------ STORED DATA ------

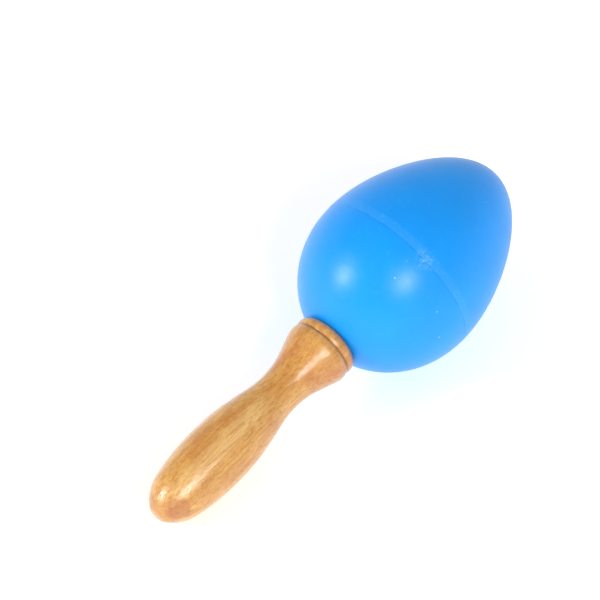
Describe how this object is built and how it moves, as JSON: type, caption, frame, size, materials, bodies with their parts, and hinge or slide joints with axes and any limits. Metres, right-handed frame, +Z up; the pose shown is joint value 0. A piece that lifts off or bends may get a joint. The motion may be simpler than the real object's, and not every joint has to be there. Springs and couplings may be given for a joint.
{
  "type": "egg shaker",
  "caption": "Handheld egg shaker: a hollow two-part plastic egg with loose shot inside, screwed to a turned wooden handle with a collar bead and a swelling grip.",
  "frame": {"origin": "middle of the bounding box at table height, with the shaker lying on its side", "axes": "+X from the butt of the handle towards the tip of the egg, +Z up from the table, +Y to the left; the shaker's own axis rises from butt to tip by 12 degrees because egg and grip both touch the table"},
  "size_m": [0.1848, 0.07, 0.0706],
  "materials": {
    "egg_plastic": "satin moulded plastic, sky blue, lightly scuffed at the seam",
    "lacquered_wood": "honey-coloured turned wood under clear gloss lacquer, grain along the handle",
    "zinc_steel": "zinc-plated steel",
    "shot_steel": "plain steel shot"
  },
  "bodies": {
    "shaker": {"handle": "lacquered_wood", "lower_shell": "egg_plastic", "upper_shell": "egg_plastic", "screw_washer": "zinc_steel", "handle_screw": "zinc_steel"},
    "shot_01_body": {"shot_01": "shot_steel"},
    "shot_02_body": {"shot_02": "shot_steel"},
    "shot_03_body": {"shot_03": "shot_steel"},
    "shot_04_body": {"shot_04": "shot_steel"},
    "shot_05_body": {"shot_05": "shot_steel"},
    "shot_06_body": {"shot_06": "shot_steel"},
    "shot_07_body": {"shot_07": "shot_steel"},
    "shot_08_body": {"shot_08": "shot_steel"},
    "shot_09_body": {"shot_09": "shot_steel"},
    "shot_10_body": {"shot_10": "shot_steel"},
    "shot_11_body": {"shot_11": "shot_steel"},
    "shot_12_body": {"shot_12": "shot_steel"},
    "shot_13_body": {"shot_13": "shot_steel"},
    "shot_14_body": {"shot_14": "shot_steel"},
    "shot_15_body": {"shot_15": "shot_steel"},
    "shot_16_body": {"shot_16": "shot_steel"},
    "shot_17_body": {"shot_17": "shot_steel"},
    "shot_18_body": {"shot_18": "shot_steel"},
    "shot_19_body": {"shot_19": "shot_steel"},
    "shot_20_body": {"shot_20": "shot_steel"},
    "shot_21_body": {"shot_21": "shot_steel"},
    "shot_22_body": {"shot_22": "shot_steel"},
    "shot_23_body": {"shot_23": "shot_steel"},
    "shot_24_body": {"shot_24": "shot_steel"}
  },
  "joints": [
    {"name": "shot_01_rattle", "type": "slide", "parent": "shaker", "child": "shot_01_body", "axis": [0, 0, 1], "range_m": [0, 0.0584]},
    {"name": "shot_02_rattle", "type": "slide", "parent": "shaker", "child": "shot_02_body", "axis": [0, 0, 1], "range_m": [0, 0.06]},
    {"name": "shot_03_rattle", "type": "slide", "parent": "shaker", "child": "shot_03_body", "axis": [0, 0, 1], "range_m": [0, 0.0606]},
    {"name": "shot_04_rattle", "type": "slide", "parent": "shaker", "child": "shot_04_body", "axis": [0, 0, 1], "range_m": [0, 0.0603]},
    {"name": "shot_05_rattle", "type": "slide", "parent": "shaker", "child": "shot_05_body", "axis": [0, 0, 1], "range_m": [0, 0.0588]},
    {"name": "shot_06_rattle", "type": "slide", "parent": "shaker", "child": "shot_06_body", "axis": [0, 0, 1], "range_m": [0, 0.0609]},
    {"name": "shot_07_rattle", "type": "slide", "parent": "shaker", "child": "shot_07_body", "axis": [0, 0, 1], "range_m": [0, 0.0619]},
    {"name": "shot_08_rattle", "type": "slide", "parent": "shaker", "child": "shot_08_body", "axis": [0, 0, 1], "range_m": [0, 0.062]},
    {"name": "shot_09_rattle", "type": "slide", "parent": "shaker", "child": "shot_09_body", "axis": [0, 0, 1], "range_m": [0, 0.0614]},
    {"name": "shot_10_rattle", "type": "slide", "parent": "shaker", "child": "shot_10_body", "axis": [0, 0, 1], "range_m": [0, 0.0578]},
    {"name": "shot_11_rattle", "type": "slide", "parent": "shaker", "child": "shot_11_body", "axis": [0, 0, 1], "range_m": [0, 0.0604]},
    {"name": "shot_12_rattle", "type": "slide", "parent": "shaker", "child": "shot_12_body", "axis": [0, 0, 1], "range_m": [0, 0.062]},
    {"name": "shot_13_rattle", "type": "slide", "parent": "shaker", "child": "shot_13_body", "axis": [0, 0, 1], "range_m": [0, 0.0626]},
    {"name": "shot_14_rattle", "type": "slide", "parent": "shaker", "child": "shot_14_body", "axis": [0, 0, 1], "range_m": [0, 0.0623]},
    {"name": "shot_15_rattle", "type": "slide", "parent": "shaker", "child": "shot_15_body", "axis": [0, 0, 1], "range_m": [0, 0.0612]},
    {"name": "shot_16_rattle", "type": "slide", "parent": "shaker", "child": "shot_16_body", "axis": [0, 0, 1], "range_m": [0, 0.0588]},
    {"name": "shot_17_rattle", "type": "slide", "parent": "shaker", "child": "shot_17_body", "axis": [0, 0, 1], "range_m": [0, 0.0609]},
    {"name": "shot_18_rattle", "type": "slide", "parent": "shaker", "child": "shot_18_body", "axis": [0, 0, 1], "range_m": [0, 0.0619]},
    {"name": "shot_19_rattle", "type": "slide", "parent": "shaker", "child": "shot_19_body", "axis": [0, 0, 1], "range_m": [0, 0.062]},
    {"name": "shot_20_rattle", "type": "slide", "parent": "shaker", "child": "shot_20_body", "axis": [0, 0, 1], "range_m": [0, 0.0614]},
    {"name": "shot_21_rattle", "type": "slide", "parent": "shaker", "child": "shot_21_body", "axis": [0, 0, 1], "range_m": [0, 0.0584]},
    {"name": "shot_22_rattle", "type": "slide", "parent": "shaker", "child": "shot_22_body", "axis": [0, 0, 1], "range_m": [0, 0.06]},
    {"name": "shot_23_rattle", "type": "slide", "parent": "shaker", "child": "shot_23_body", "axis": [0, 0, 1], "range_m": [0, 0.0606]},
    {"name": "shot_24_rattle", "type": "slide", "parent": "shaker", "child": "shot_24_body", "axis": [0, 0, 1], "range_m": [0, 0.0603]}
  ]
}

------
------ STORED DATA ------

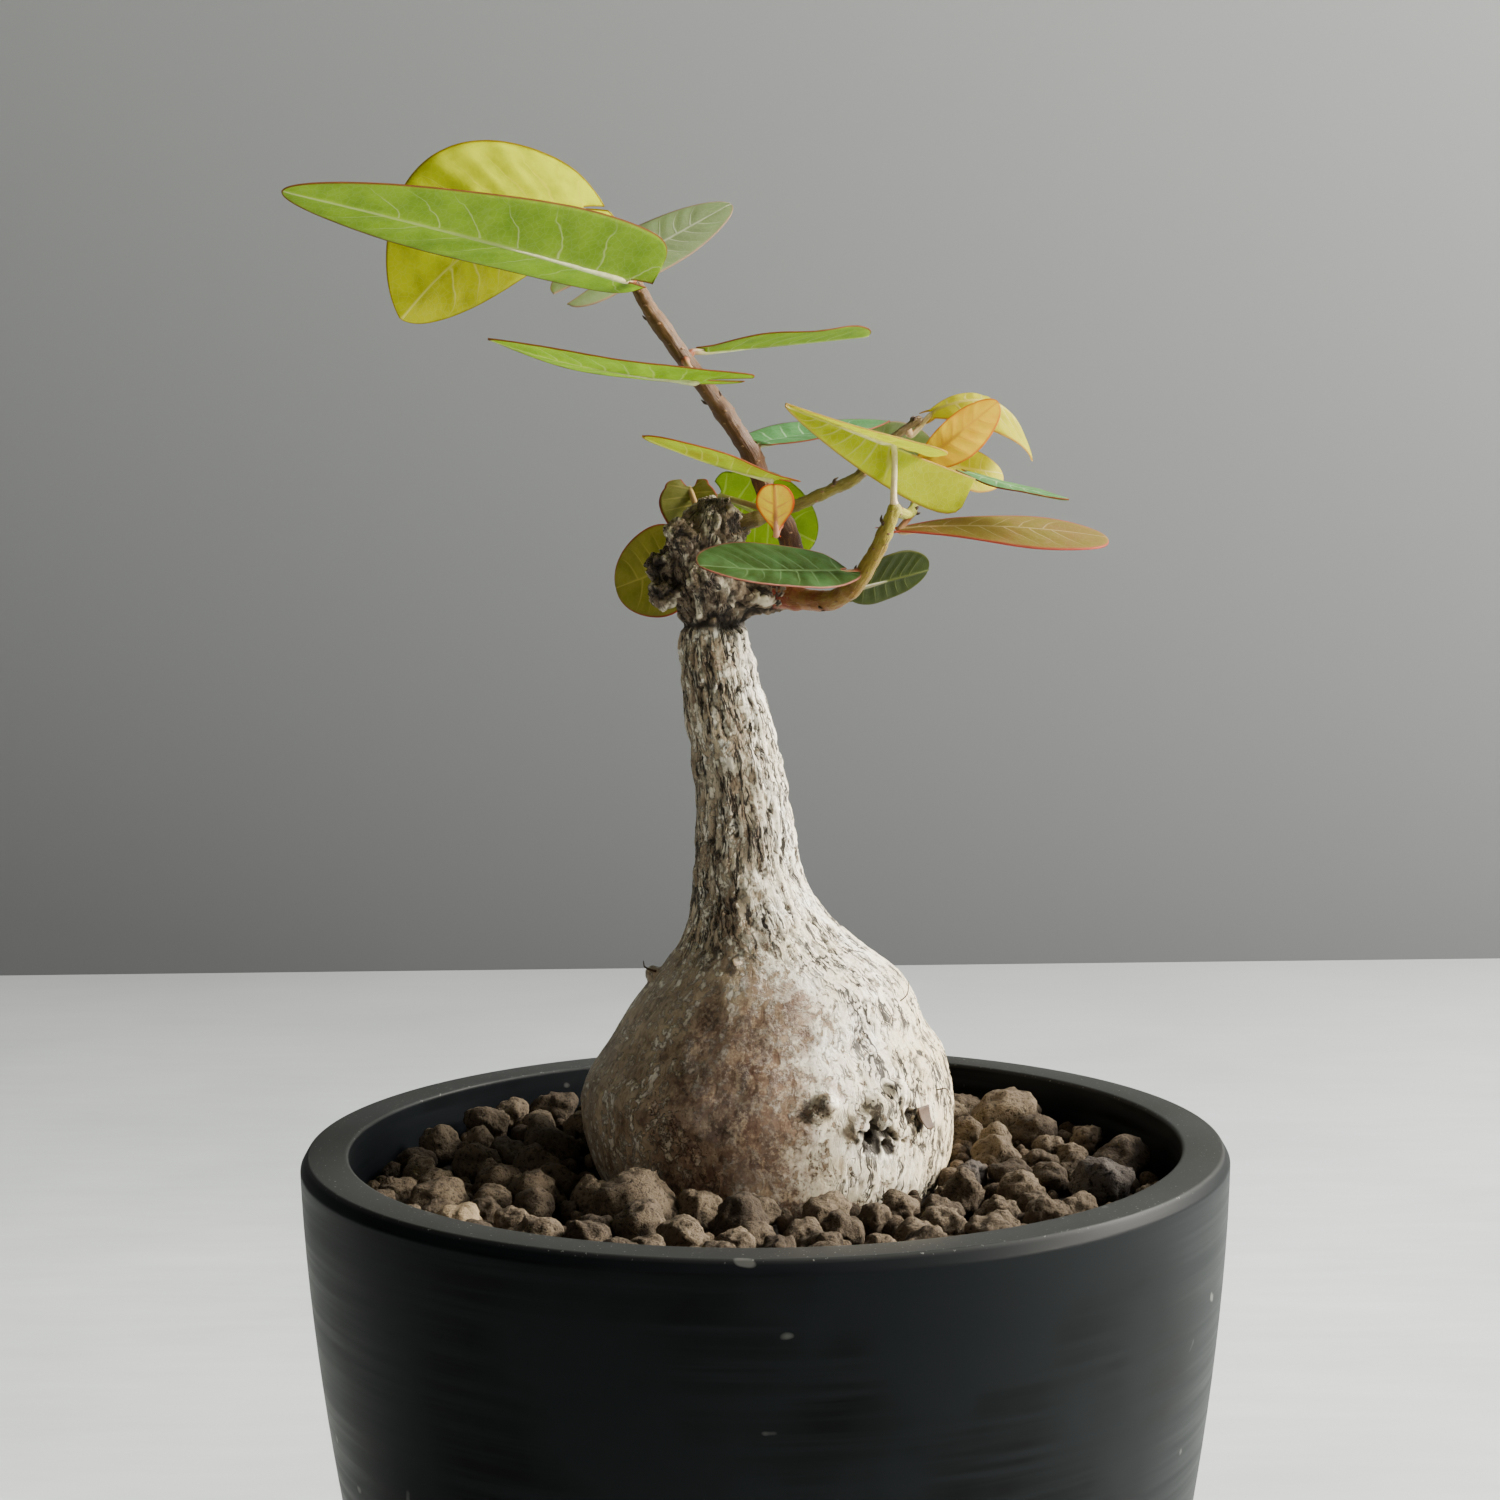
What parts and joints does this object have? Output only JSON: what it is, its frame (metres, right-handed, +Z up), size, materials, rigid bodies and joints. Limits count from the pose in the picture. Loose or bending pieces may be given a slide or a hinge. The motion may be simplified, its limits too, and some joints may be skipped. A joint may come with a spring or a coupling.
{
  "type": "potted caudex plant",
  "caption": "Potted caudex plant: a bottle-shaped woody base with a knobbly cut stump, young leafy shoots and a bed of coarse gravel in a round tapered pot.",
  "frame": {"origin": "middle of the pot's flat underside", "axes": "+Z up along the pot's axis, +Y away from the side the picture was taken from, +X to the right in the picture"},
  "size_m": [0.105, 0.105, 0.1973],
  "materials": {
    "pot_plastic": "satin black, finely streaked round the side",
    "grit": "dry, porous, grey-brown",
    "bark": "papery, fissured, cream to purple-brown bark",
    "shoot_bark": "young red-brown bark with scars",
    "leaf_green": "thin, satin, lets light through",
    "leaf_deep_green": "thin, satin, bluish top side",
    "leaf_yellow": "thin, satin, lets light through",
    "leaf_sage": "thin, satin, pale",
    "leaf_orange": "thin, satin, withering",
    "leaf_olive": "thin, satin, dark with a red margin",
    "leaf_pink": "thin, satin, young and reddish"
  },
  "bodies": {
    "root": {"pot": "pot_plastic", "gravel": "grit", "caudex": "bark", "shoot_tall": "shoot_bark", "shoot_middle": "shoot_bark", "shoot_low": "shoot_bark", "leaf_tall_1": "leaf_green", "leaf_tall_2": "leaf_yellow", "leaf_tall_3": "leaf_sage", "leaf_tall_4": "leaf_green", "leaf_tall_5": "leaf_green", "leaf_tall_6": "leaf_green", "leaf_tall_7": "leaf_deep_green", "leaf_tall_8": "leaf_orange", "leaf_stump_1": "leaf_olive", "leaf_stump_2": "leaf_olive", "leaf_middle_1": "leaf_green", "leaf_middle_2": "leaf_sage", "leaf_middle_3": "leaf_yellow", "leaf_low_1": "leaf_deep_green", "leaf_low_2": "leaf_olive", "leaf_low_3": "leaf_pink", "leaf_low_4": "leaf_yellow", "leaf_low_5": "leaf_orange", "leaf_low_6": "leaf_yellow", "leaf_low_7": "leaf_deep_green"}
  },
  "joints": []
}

------

→ WRITTEN INSTRUCTION
Pull out every line above that holds the word "materials".

→ RESULT OF THIS TASK
Describe how this object is built and how it moves, as JSON: type, caption, frame, size, materials, bodies with their parts, and hinge or slide joints with axes and any limits. Metres, right-handed frame, +Z up; the pose shown is joint value 0. A piece that lifts off or bends may get a joint. The motion may be simpler than the real object's, and not every joint has to be there. Springs and couplings may be given for a joint.
  "materials": {
What parts and joints does this object have? Output only JSON: what it is, its frame (metres, right-handed, +Z up), size, materials, rigid bodies and joints. Limits count from the pose in the picture. Loose or bending pieces may be given a slide or a hinge. The motion may be simplified, its limits too, and some joints may be skipped. A joint may come with a spring or a coupling.
  "materials": {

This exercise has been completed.